1School of Biological Sciences and Biotechnology, Murdoch University, Perth, WA 6152 Australia; 2Australian Neuormuscular Research Inst., QEII Medical Centre, Nedlands, WA 6009 Australia

Background and objectives
Methods used for the identification of pathogenic fungi are tedious, time consuming, highly error prone and require a high degree of technical expertise. Detection of fungi in material such as soil involves plating on selective media or baiting, both of which may favour those isolates which are faster growing, and consequently do not yield a representative picture of the fungal population. An alternative approach is based on detection of DNA sequences specific to the pathogen using the polymerase chain reaction (PCR) [1]. However this requires the ability to isolate DNA in a form in which it can be amplified. Phenolic and other compounds, e.g., polysaccharides present in soil, or in many plant species inhibit amplification [2]. Although techniques for extraction of PCR amplifiable DNA from soil have been developed for bacterial pathogens, they are too complex for studies with large numbers of samples. What is needed is a simple procedure which results in the extraction of PCR amplifiable DNA from soil or plant material. We have investigated conditions for extraction of amplifiable DNA from soil.

Materials and methods
DNA was extracted from Phytophthora cinnamomi and amplified using the ITS 1 and ITS 2 primers as described [3]. The presence of inhibitors in extracts was assayed by addition of extracts to PCR reactions containing Pcinnamomi DNA.

Results and conclusions
Extracts prepared by boiling mycelium (amounts of 1mg or less) significantly reduced the amount of PCR product obtained by amplification of P. cinnamomi DNA with the ITS 1 and 2 primers.
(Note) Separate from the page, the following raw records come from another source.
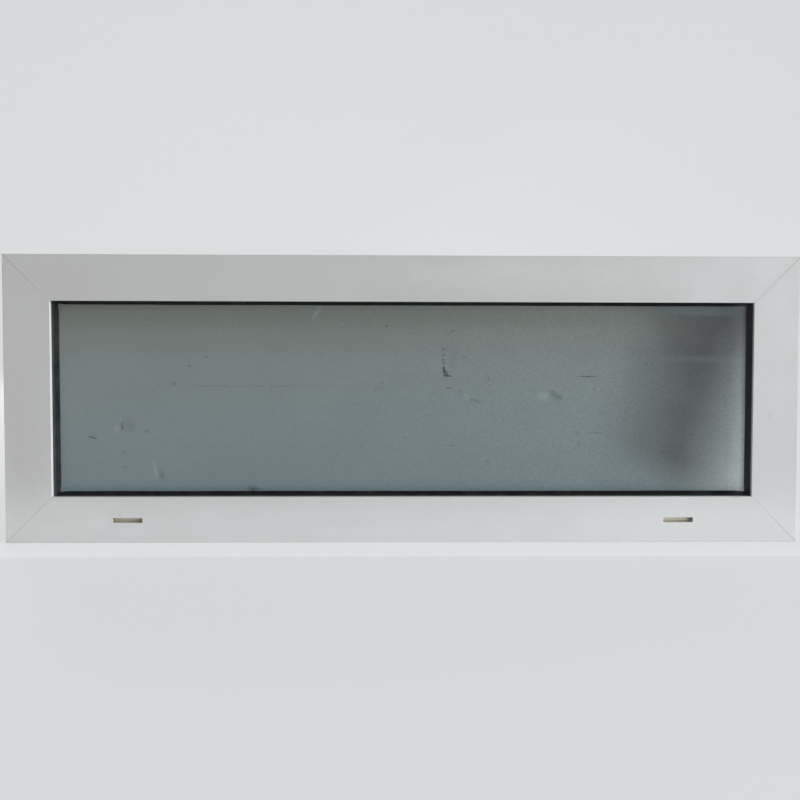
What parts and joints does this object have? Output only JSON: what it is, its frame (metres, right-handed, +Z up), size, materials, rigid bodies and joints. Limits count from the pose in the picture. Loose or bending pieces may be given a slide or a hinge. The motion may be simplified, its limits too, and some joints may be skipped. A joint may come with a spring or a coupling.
{
  "type": "fixed window",
  "caption": "Wide, low fixed window: mitred white thermally broken metal frame with drain slots, black gaskets and insulating glass under a matt film.",
  "frame": {"origin": "centre of the bounding box's underside, under the middle of the sill", "axes": "+X along the window's width, to the right seen from outdoors; +Y from outdoors towards the room; +Z up"},
  "size_m": [0.8, 0.065, 0.29],
  "materials": {
    "white_frame": "satin",
    "break_plastic": "matte",
    "gasket_rubber": "matte",
    "pane_glass": "gloss",
    "matt_film": "matte",
    "edge_seal": "matte",
    "spacer": "satin",
    "block_plastic": "matte",
    "cleat_metal": "satin"
  },
  "bodies": {
    "root": {"outer_shell_bottom": "white_frame", "inner_shell_bottom": "white_frame", "glazing_bead_bottom": "white_frame", "perimeter_strip_bottom": "break_plastic", "rebate_strip_bottom": "break_plastic", "outer_gasket_bottom": "gasket_rubber", "inner_gasket_bottom": "gasket_rubber", "outer_shell_top": "white_frame", "inner_shell_top": "white_frame", "glazing_bead_top": "white_frame", "perimeter_strip_top": "break_plastic", "rebate_strip_top": "break_plastic", "outer_gasket_top": "gasket_rubber", "inner_gasket_top": "gasket_rubber", "outer_shell_left": "white_frame", "inner_shell_left": "white_frame", "glazing_bead_left": "white_frame", "perimeter_strip_left": "break_plastic", "rebate_strip_left": "break_plastic", "outer_gasket_left": "gasket_rubber", "inner_gasket_left": "gasket_rubber", "outer_shell_right": "white_frame", "inner_shell_right": "white_frame", "glazing_bead_right": "white_frame", "perimeter_strip_right": "break_plastic", "rebate_strip_right": "break_plastic", "outer_gasket_right": "gasket_rubber", "inner_gasket_right": "gasket_rubber", "outer_pane": "pane_glass", "inner_pane": "pane_glass", "matt_film": "matt_film", "edge_seal": "edge_seal", "spacer": "spacer", "glazing_bridge_left": "block_plastic", "setting_block_left": "block_plastic", "glazing_bridge_right": "block_plastic", "setting_block_right": "block_plastic", "outer_cleat_bottom_left": "cleat_metal", "inner_cleat_bottom_left": "cleat_metal", "outer_cleat_bottom_right": "cleat_metal", "inner_cleat_bottom_right": "cleat_metal", "outer_cleat_top_right": "cleat_metal", "inner_cleat_top_right": "cleat_metal", "outer_cleat_top_left": "cleat_metal", "inner_cleat_top_left": "cleat_metal"}
  },
  "joints": []
}
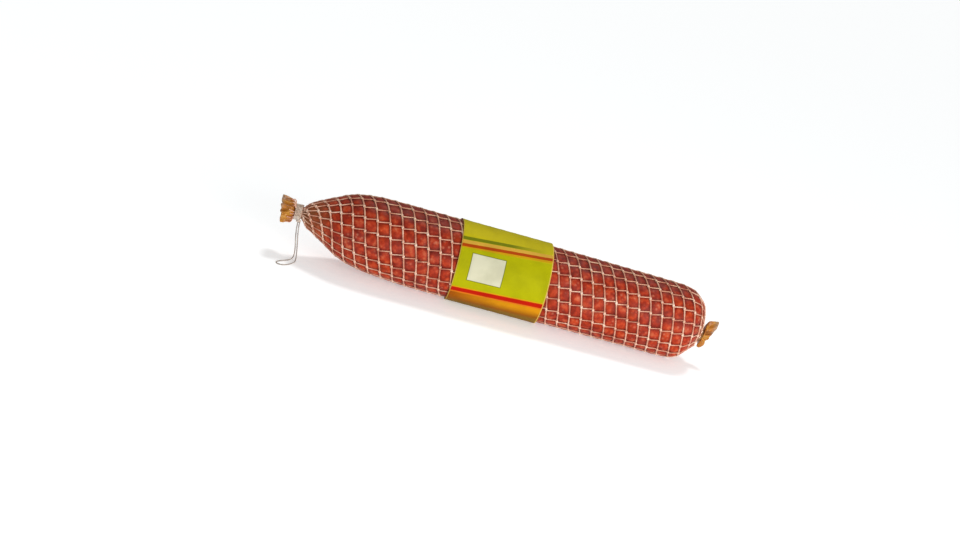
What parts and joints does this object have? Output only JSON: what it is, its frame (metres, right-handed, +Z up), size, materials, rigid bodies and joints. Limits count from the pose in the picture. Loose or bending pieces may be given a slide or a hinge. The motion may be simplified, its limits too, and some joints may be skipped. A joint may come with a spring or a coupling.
{
  "type": "cured sausage",
  "caption": "Whole dry-cured sausage in a stretch net with a wrap-around label band, tied at the neck with a twine hanging loop.",
  "frame": {"origin": "on the surface that the sausage rests on, under the middle of its length (to within about 2 mm) and width, the hanging loop not counted", "axes": "+Z up, X along the length with the hung end and its loop at -X, -Y towards the label's front panel"},
  "size_m": [0.5458, 0.0996, 0.0971],
  "materials": {
    "casing": "collagen casing tight over cured minced meat, satin, slightly translucent",
    "net_thread": "knitted cotton and elastic thread, dull, stained pink-beige by the meat",
    "label_paper": "printed paper with a light satin varnish",
    "twine": "twisted food twine, dull"
  },
  "bodies": {
    "root": {"sausage": "casing", "netting": "net_thread", "label_band": "label_paper", "hung_end_tie": "twine", "far_end_tie": "twine", "hanging_loop": "twine"}
  },
  "joints": []
}
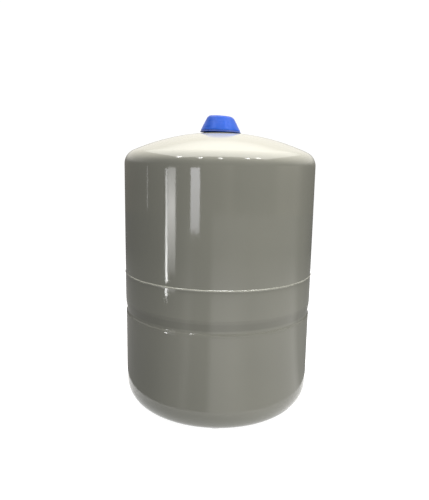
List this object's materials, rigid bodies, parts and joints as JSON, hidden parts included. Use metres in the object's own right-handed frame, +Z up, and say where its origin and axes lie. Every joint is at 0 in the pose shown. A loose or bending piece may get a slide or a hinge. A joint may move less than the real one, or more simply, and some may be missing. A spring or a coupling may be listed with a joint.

The reduction in the amount of product was proportional to the volume of extract added. Addition of extracts prepared by boiling mycelium and soil (1g) mixtures, or soil alone completely inhibited amplification. Purification of extracts by chromatography on Sephadex, or with a number of other commercially available DNA purification systems appeared to remove inhibition of amplification, however when these extracts were concentrated, inhibition returned. Less inhibition was observed when the extracts were diluted with water. The inclusion of repeated freeze-thaw cycles in the extraction procedures did not enhance amplification. The inclusion of PVP or PVPP in the extraction buffer significantly reduced the degree of inhibition. Further reduction in inhibition was achieved by the inclusion of spermidine and BSA in the PCR reaction. Detection of products by use of labelled probe increased the sensitivity of the PCR detection 10 fold. Attempts to increase the sensitivity of detection by scaling up the reaction for use with samples greater than 1 g soil were unsuccessful. Extracts prepared from larger samples (5-50g) when concentrated, always inhibited amplification. This could not be overcome by prior separation of the mycelium from the soil using magnetic beads crosslinked to anti-mycelium antibodies. In comparative studies the PCR test allowed detection of P. cinnmaomi in soil samples in 24 hr, whereas the baiting procedure took 10 days. In addition the PCR test was 10 fold more sensitive. The results of further studies between PCR detection and traditional tests will be presented.

1. Henson, J.M. and French, R. (1993) Ann Rev Phytopathol 31, 81-109.
2. Young, C.C. et al., (1993) Appl. and Environmental. Microbiol. 59, 1972-1974.
3. Bruns, T.D., White, T.J. and Taylor, J.W. (1991) Ann Rev. Ecol. Syst. 22, 525-564.